Led by Bundy’s Ford Foundation, they bought off CORE’S leadership wholesale: McKissick moved to Ford’s Metropolitan Applied Research Center and Innis relied on Harvard’s Kennedy Institute of Politics to define “self-determination” for him–community development corporations and tax incentives for investors in the ghetto. Similarly, the Black Power Conferences were financed by corporate capital including Benjamin Wright of Clairol, brother of conference organizer, Nathan Wright.

Besides buying off the elite, the ruling class began a stepped-up policy of piecemeal concessions to contain and reverse the revolutionary trend by buying up and corrupting potential and actual community leaders and sowing reformist illusions.

In these efforts, the imperialists met halfway the traditional ghetto bourgeoisie and the new business and professional middle class. The Black Power movement had united these groups with poor and working Blacks; at first, class conflicts were submerged. But soon top imperialist leaders were singing the old siren song of Black capitalism: In 1968, Richard Nixon said, ”What most of the militants are asking is not separation, but to be included in–not as supplicants, but as owners, as entrepreneurs–to have a share of the wealth and a piece of the action.”[5] Sections of the ghetto entrepreneurs and professionals were ready to misuse the collective strength of the Black community to get “a piece of the action.”

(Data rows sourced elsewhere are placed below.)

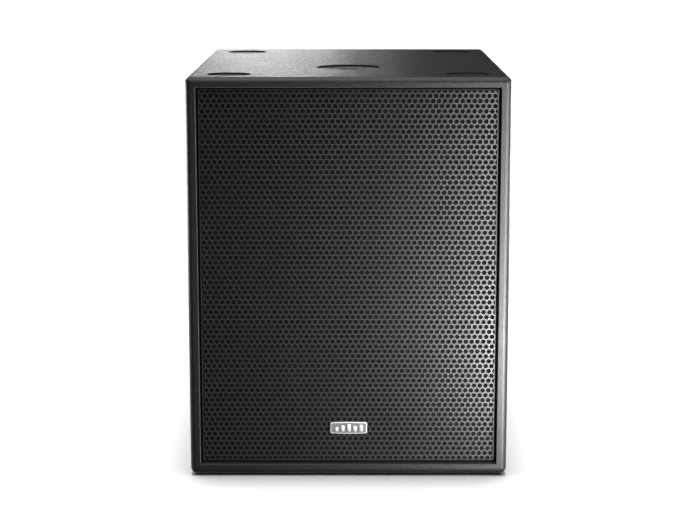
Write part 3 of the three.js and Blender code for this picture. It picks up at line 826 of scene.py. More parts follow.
def plate_sections(wide, high, radius, back, face, soften, middle):
    """Sections of a plate whose face has a rounded rim."""
    toward_back = 1 if back > face else -1
    rings = [(rounded_outline(wide, high, radius, 6, middle), back)]
    for turn in (0, pi / 6, pi / 3, pi / 2):
        less, down = soften * (1 - cos(turn)), soften * (1 - sin(turn))
        outline = rounded_outline(wide - 2 * less, high - 2 * less, radius - less, 6, middle)
        rings.append((outline, face + toward_back * down))
    return rings


# %% Handle cups and grips
CUP_Y, CUP_Z = 200 * MM, 100 * MM
cup_floor = high.x - 55 * MM


def handle_body(side):
    def ring(less, radius, x):
        wide, tall = CUP_Y - 2 * less * MM, CUP_Z - 2 * less * MM
        outline = rounded_outline(wide, tall, radius * MM, 6, (HANDLE.y, HANDLE.z))
        return outline, side * x

    def draw(bm):
        seat = high.x - 3 * MM
        lofted(bm, [
            ring(-1, 16, cup_floor - 2.6 * MM), ring(-2.5, 19, cup_floor + 1 * MM),
            ring(-3, 20, seat), ring(-20, 16, seat), ring(-20, 16, handle_face - 0.9 * MM),
            ring(-19.7, 15.7, handle_face - 0.3 * MM), ring(-19, 15, handle_face),
            ring(-2.6, 19.6, handle_face), ring(-1, 18, handle_face - 0.7 * MM),
            ring(0, 17, handle_face - 2.6 * MM), ring(1.5, 16, cup_floor + 9 * MM),
            ring(3.5, 15, cup_floor + 3 * MM), ring(9, 11, cup_floor),
        ], "X")
    return draw


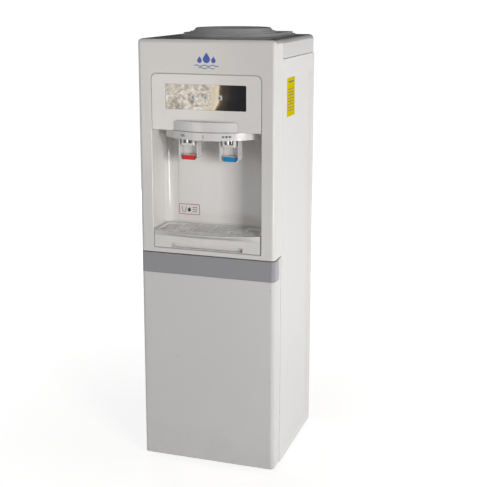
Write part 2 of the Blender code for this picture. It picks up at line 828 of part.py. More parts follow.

The crisis and ebbing of the Black Power nationalist movement which occurred was precipitated by the rise of this bourgeois nationalist, and thoroughly reformist trend backed by the imperialists. This new elite moved systematically to take over the movement, sap its revolutionary potential and restrict it to goals which U.S. capitalism was willing to concede. In this they were aided by a growing apparatus of repression (police, FBI, National Guard, Army, new laws) which murdered, jailed and suppressed many less cooperative leaders.


They were also aided by the miserable failure of the CP to rally the entire labor movement to support the Black struggle. Left to the leadership of the chauvinist labor aristocracy in the AFL-CIO, sharp divisions were sown among Black and white workers, in clear contrast to the unity built by the party in the 1930’s.

Without a genuine communist party, the leadership of the Black Power movement did not develop a strong working-class outlook and had no revolutionary theory. They failed to make a class analysis of the Black community, overestimated the unity between the Black masses and the Black bourgeoisie and underestimated the need for unity with white workers.

If there had been a party with a correct line during this period, much of the spontaneity and bourgeois nationalism could have been combatted. Undoubtedly, the ruling class could still have split the Black Power movement, but the left wing would not have been nearly liquidated as an organized force in the Black community. The communist forces could have come out of the ’60s with developed cadres rooted in the community with credibility among the masses.

If the CP hadn’t liquidated communist work in the South and in the factories, the 1960’s would have seen a consolidated proletarian force emerge in the Black Belt and the ghettos.

But the Black revolt was nevertheless an enormous breakthrough against national oppression on a wide front. It shaped a nationalist consciousness among the Black masses that can never be eradicated under capitalism. From among both Black and white participants of this movement came hundreds of the communists presently engaged in the building of the new communist party.

The events of the 1960’sand the current situation in the U.S. have vividly demonstrated in practice that the material basis for Afro-American national oppression continues to be the existence of these people as an oppressed nation within the country. U.S. imperialism has been unable to complete the democratic tasks of Reconstruction. That task has been left for the working class and its party, in alliance with the oppressed nationalities.


[1] Malcolm X, Malcolm X Speaks, p. 31.

[2] Time Magazine, June, 1963.

[3] Nathan Wright Jr., The Black Power Revolt, p. 121.

[4] Robert C. Allen, Black Awakening in Capitalist America, p. 72.